## Stated problem
Pick out the lines below with "record" and list them.

## Information provided
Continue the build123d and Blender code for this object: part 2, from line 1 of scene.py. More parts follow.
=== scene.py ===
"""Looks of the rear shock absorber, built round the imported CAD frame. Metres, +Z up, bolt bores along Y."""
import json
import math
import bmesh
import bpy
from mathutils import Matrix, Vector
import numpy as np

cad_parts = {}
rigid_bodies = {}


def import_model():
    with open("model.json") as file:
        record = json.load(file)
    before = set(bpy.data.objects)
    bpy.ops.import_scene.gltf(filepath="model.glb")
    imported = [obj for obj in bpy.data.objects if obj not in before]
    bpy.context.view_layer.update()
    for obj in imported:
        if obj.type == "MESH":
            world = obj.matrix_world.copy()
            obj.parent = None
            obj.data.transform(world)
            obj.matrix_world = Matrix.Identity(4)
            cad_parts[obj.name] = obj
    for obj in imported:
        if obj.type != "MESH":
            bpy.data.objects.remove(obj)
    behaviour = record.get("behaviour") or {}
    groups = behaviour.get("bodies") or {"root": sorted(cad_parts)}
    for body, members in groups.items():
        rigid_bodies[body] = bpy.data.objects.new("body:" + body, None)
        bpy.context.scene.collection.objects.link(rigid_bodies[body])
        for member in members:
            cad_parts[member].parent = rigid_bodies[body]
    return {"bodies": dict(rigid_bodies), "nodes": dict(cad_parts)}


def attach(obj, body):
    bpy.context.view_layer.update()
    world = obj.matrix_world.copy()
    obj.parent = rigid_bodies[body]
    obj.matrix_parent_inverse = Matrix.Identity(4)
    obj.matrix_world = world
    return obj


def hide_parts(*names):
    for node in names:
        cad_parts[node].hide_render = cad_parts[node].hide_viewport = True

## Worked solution
        record = json.load(file)
    behaviour = record.get("behaviour") or {}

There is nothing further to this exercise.